Kardar Parisi Zhang universal scaling in the coherence of polariton condensates
Appears in collection : 2024 - T1 - WS1 - Quantum simulators
The Kardar–Parisi–Zhang (KPZ) equation [1], originally derived to describe the kinetic roughening of growing interfaces is a stochastic non-linear differential equation that applies to a large class of non-equilibrium systems, ranging from the growth of nematic liquid crystal clusters, of bacterial colonies, or the propagation of a combustion front. The shape of such an interface h(r,t) is described by the following stochastic equation: ∂_t h=v∇^2 h+λ/2 (∇h)^2+η, where the first term is a smoothening diffusion, the second term is a crucial nonlinear contribution that leads to critical roughening of the interface and η is a Gaussian noise. Interestingly the spatial and temporal correlation functions of h(r,t) show universal scaling laws, with critical exponents that only depend on the dimensionality whatever the system .
Recently, it was discovered that the phase dynamics in the coherent emission of out of equilibrium condensates of light (named polariton condensates) also obeys the celebrated KPZ equation [2-4]. Interestingly, since the phase is a compact variable, periodically defined between 0 and 2 the physics is enriched by the possible emergence of vortices. Actually even in 1D, where usually vortices are excluded, exotic spatio-temporel vortices have been predicted to play a role [5].

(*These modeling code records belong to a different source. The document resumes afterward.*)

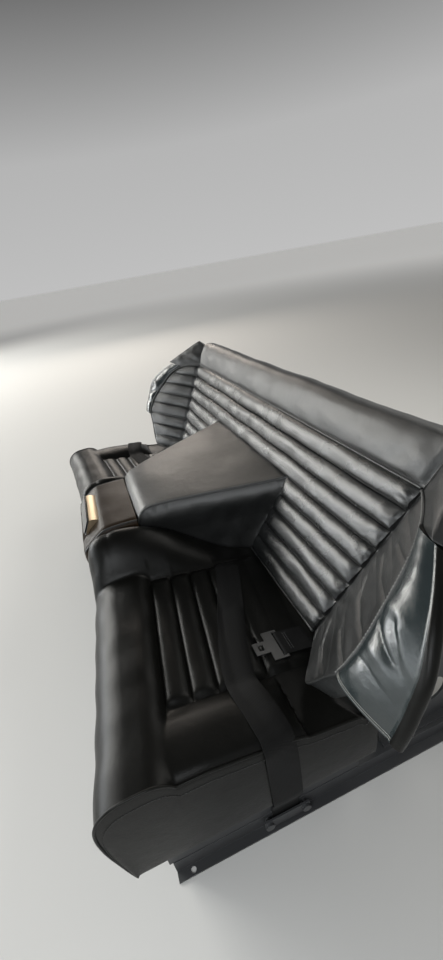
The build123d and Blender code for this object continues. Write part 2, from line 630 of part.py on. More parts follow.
def about_hinge(edges, half):
    """An outline about the ashtray's hinge, extruded to both sides."""
    return Pos(0, TRAY_HINGE_Y, TRAY_HINGE_Z) * outline_prism(side_plane(), edges, half, both=True)


def hinge_bore(radius):
    """The bore along the ashtray's hinge."""
    return Pos(0, TRAY_HINGE_Y, TRAY_HINGE_Z) * Rot(0, 90, 0) * Cylinder(radius, 3 * TRAY_HALF)


def ashtray_hood():
    """The bright hood over the tip-out bin: a top, two sides and a round back, let into the saddle."""
    t = HOOD_SHEET
    hood = about_hinge(hood_outline(TRAY_REACH, HOOD_RADIUS, TRAY_LOW), TRAY_HALF)
    inside = hood_outline(TRAY_REACH + TRAY_GAP, HOOD_RADIUS - t, TRAY_LOW - t)
    return hood - about_hinge(inside, TRAY_HALF - t) - hinge_bore(PIN_RADIUS)


def ashtray_bin():
    """The tip-out bin, open at the top, with a back that is round about the hinge."""
    w = TRAY_WALL
    half = TRAY_HALF - HOOD_SHEET - TRAY_GAP
    body = about_hinge(bin_outline(TRAY_REACH, TRAY_RADIUS, TRAY_LOW, TRAY_OPENING), half)
    inside = bin_outline(TRAY_REACH - w - w * TAN_FACE, TRAY_RADIUS - w, TRAY_LOW + w, TRAY_OPENING * 1.4)
    return body - about_hinge(inside, half - w) - hinge_bore(PIN_RADIUS + PIN_CLEARANCE)


def ashtray_face():
    """The glossy plate before the bin, leaning back over it, with rounded corners."""
    lean = radians(FACE_LEAN)
    foot = (0, TRAY_HINGE_Y - TRAY_REACH - (TRAY_LOW + FACE_BELOW) * TAN_FACE, TRAY_HINGE_Z - FACE_BELOW)
    plane = Plane(origin=foot, x_dir=(1, 0, 0), z_dir=(0, -cos(lean), sin(lean)))
    h, top, c, k = FACE_HALF, FACE_HEIGHT, FACE_CORNER, FACE_TOP_CORNER
    j, i = c * (1 - HALF_ROOT), k * (1 - HALF_ROOT)
    edges = [
        Line((-h + c, 0), (h - c, 0)),
        ThreePointArc((h - c, 0), (h - j, j), (h, c)),
        Line((h, c), (h, top - k)),
        ThreePointArc((h, top - k), (h - i, top - i), (h - k, top)),
        Line((h - k, top), (-h + k, top)),
        ThreePointArc((-h + k, top), (-h + i, top - i), (-h, top - k)),
        Line((-h, top - k), (-h, c)),
        ThreePointArc((-h, c), (-h + j, j), (-h + c, 0)),
    ]
    plate = outline_prism(plane.offset(FACE_GAP), edges, FACE_THICK)
    w = TRAY_HALF - HOOD_SHEET - 2 * TRAY_GAP
    return plate + prism(plane, [(-w, 0), (w, 0), (w, WEB_HEIGHT), (-w, WEB_HEIGHT)], FACE_GAP)


def ashtray_pivot():
    """The headed pivot through the left side of the hood into the bin."""
    inner = TRAY_HALF - HOOD_SHEET - TRAY_GAP - TRAY_WALL - GAP
    head = HOOD_SHEET
    shank = Pos((inner + TRAY_HALF) / 2, 0, 0) * Rot(0, 90, 0) * Cylinder(PIN_RADIUS, TRAY_HALF - inner)
    cap = Pos(TRAY_HALF + head / 2, 0, 0) * Rot(0, 90, 0) * Cylinder(PIN_HEAD, head)
    return Pos(0, TRAY_HINGE_Y, TRAY_HINGE_Z) * (shank + cap)


def ribbon(run, thick):
    """A run of points and the same run moved over by a thickness, as one closed outline."""
    moved = []
    for i, (x, z) in enumerate(run):
        (ax, az), (bx, bz) = run[max(i - 1, 0)], run[min(i + 1, len(run) - 1)]
        normals = []
        for (px, pz), (qx, qz) in (((ax, az), (x, z)), ((x, z), (bx, bz))):
            length = sqrt((qx - px) ** 2 + (qz - pz) ** 2)
            if length:
                normals.append((-(qz - pz) / length, (qx - px) / length))
        nx = sum(n[0] for n in normals)
        nz = sum(n[1] for n in normals)
        scale = thick * len(normals) / (nx * nx + nz * nz)
        moved.append((x + nx * scale, z + nz * scale))
    return run + moved[::-1]


def strap():
    """The lap strap laid over the cushion, over its border and down the outside."""
    plane = front_plane(STRAP_WIDTH / 2)
    web = prism(plane, ribbon(STRAP_RUN, STRAP_THICK), STRAP_WIDTH)
    over = prism(plane, ribbon(STRAP_OVER, STRAP_THICK), STRAP_WIDTH)
    turn = Pos(STRAP_RUN[-1][0], 0, 0) * Rot(0, 0, STRAP_OVER_TURN - STRAP_TURN)
    return Pos(*STRAP_START, 0) * Rot(0, 0, STRAP_TURN) * (web + turn * over)


def strap_clamp():
    """The plate and two bolts that hold the strap's lower end against the outer rail's side."""
    wall = RAIL_OUTER_X + RAIL_WIDTH / 2
    thick, long, high = CLAMP_PLATE
    shank, head, cap = CLAMP_BOLT
    face = CLAMP_STAND + thick
    clamp = Pos(CLAMP_STAND + thick / 2, 0, 0) * Box(thick, long, high)
    for y in (head - long / 2, long / 2 - head):
        clamp = clamp + Pos(face / 2, y, 0) * Rot(0, 90, 0) * Cylinder(shank, face)
        clamp = clamp + Pos(face + cap / 2, y, 0) * Rot(0, 90, 0) * Cylinder(head, cap)
    return Pos(wall, CLAMP_Y, FLOOR + CLAMP_RISE) * clamp


def tail():
    """The short half of the strap, out of the gap under the backrest to its tongue."""
    web = ribbon(TAIL_RUN, -STRAP_THICK)
    return prism(side_plane(TAIL_X - STRAP_WIDTH / 2), web, STRAP_WIDTH)


def tongue():
    """The bright tongue at the end of the strap's short half, lying on the cushion."""
    wide, deep = TONGUE_BAR
    tab_wide, tab_deep = TONGUE_TAB
    t = TONGUE_THICK
    tab = Pos(0, -deep - tab_deep / 2, 0)
    plate = Pos(0, -deep / 2, 0) * Box(wide, deep, t) + tab * Box(tab_wide, tab_deep, t)
    slot = Pos(0, -TONGUE_SLOT[1], 0) * Box(*TONGUE_SLOT, 2 * t)
    window = tab * Box(*TONGUE_WINDOW, 2 * t)
    return Pos(TAIL_X, TONGUE_Y, TONGUE_Z) * Rot(TONGUE_TILT, 0, 0) * (plate - slot - window)


PIECES = {}


def place(name, piece):
    """Moves a piece from the seat's frame over the floor and keeps it under its name."""
    PIECES[name] = ON_FLOOR * piece


def place_pair(name, piece):
    """Keeps a left piece and its mirror image on the right."""
    place(name + "_left", piece)
    place(name + "_right", mirror(piece, about=Plane.YZ))


place("backrest_pad", backrest_pad())
place("backrest_band", backrest_band())
place("back_board", back_board())
place("armrest_pad", armrest_pad())
place("saddle_pad", saddle_pad())
place("tunnel_arch", tunnel_arch())
place_pair("wing_pad", wing_pad())
place_pair("wing_border", wing_border())
place_pair("wing_gusset", wing_gusset())
place_pair("wing_board", wing_board())
place_pair("cushion", cushion())
place_pair("pan", pan())
place_pair("inner_rail", rail(RAIL_INNER_X))
place_pair("outer_rail", rail(RAIL_OUTER_X))
place_pair("back_stay", back_stay())
place_pair("wing_stay", wing_stay())
place_pair("strap", strap())
place_pair("strap_clamp", strap_clamp())
place_pair("tail", tail())
place_pair("tongue", tongue())
place("ashtray_hood", ashtray_hood())
place("ashtray_bin", ashtray_bin())
place("ashtray_face", ashtray_face())
place_pair("ashtray_pivot", ashtray_pivot())

os.makedirs("parts", exist_ok=True)
for name, piece in PIECES.items():
    export_step(piece, f"parts/{name}.step")
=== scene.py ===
"""Looks of the rear seat of a two-plus-two coupe: black vinyl covers with stuffed pleats, seams, piping
and creases, a bright ashtray and woven straps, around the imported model.

Sizes are in millimetres in the seat's own frame, whose X axis is the backrest's lower seam. They become
metres over the floor when a mesh is made. One-sided pieces are made for the left side and mirrored for the
right, with side 1 and -1."""

from math import radians, sin, cos, tan, pi
import bmesh
import bpy
import numpy as np
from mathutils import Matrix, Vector


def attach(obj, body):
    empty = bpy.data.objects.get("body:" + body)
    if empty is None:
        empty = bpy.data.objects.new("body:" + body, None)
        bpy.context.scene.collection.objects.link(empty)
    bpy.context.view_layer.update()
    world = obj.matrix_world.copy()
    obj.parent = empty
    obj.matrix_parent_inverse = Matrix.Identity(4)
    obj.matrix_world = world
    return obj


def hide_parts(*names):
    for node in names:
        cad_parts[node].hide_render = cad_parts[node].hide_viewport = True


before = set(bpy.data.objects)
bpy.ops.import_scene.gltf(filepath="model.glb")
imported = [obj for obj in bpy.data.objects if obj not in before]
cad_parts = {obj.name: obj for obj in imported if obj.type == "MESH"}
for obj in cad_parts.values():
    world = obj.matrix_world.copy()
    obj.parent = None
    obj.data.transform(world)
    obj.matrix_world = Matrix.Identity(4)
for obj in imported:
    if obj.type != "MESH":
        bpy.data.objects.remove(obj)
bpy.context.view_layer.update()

MM = 0.001
SEAM_Y = 51.0              # the lower seam over the row's own origin
SEAM_Z = 215.0
SIDES = (("left", 1), ("right", -1))
MIRROR = (-1, 1, 1)

# The backrest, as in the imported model
RECLINE = radians(28.0)
LEAN_S, LEAN_C = sin(RECLINE), cos(RECLINE)
PLEATS = 8
SPLIT_PLEATS = 5           # pleats that stop at the armrest
PITCH = 37.7
BULGE = 10.5
PLEAT_SAG = 0.20           # how far below its middle a pleat stands fullest, in half pitches
PLEAT_END = 26.0           # the length over which a pleat's end is pinched in
BEHIND_ARM = -3.0          # height of the face where the armrest hides it
BACK_LOW = 449.0
BACK_SEAM = 517.0
BACK_LENGTH = PLEATS * PITCH
BACK_THICK = 77.0
BAND_SEAM = 303.0          # height of the seam between the pleats and the band
BAND_TOP = 386.0
BAND_FLARE = 18.0
BAND_CROWD = 0.93          # how closely the band's columns crowd at its ends
PIPING = 3.2               # radius of the piping

# Armrest and saddle
ARM_REAR = 217.0
ARM_FRONT = 113.0
ARM_LENGTH = 284.0
ARM_DROP = 23.0
ARM_BASE = -60.0
ARM_INSET = 4.5            # of the top panel's seam from the side
ARM_SHOULDER = 4.0         # how far the top panel's edge turns down to that seam
ARM_SEAM = SPLIT_PLEATS * PITCH
ARM_Y, ARM_Z = ARM_SEAM * LEAN_S, ARM_SEAM * LEAN_C
NOSE_Y, NOSE_Z = ARM_Y - ARM_LENGTH, ARM_Z - ARM_DROP
NOSE_FRONT = -226.0
SADDLE_TOP = 122.0
SADDLE_HALF = 114.0
SADDLE_BASE = 47.0
HINGE_Y, HINGE_Z = -322.0, 93.5
HOOD_RADIUS = 30.5

# Cushions
CUSHION_IN = 117.0
CUSHION_OUT = 598.0
CUSHION_REAR = 12.0
CUSHION_BASE = -124.0
CUSHION_FRONT = -386.0     # of the roll's outer end
TOE = tan(radians(4.5))    # the roll's turn, outer end forward
ROLL = 56.0
ROLL_TOP = 52.0
ROLL_CENTRE = -4.0
CUSHION_BELLY = 3.0        # how far the outer side swells

# Wings
WING_FORWARD = radians(41.8)
WING_THICK = 41.5


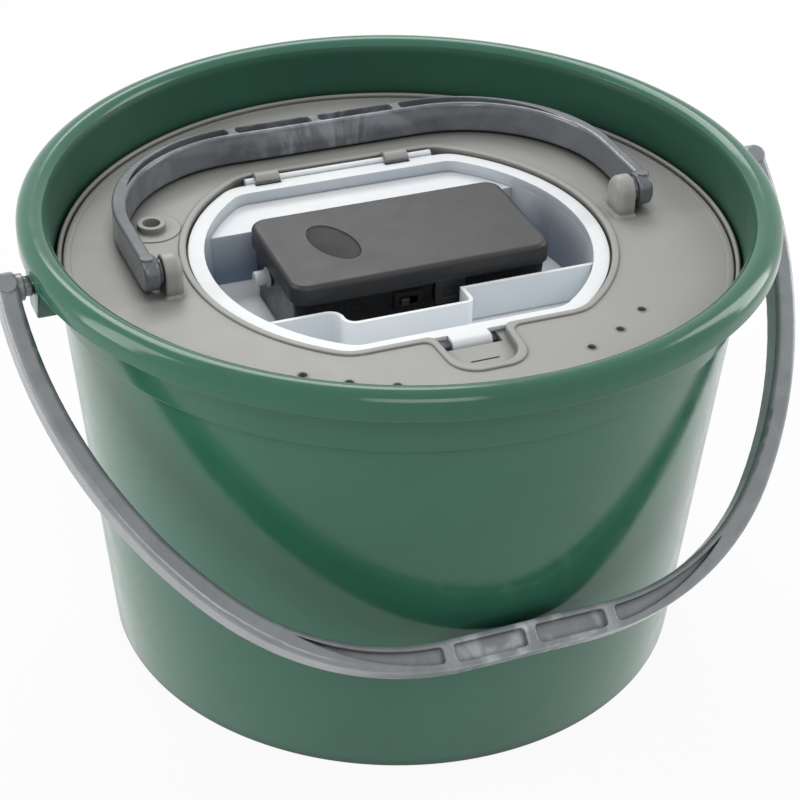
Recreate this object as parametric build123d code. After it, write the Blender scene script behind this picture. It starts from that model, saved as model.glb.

In the present talk, after a general introduction to the cavity polaritons, I will explain how we could generate extended 1D polariton condensates [6] and probe their first order coherence. We demonstrate that the spatio-temporal decay of the first order coherence presents universal scaling laws characteristic for the KPZ universality class in 1D [7]. The influence of vortices in these experiments will be discussed as well as the extension of this work in 2D [2].
Our work highlight the profound difference between driven-dissipative out of equilibrium condensates and their equilibrium counterparts. We anticipate that this physics should also be relevant in extended vertical cavity lasers.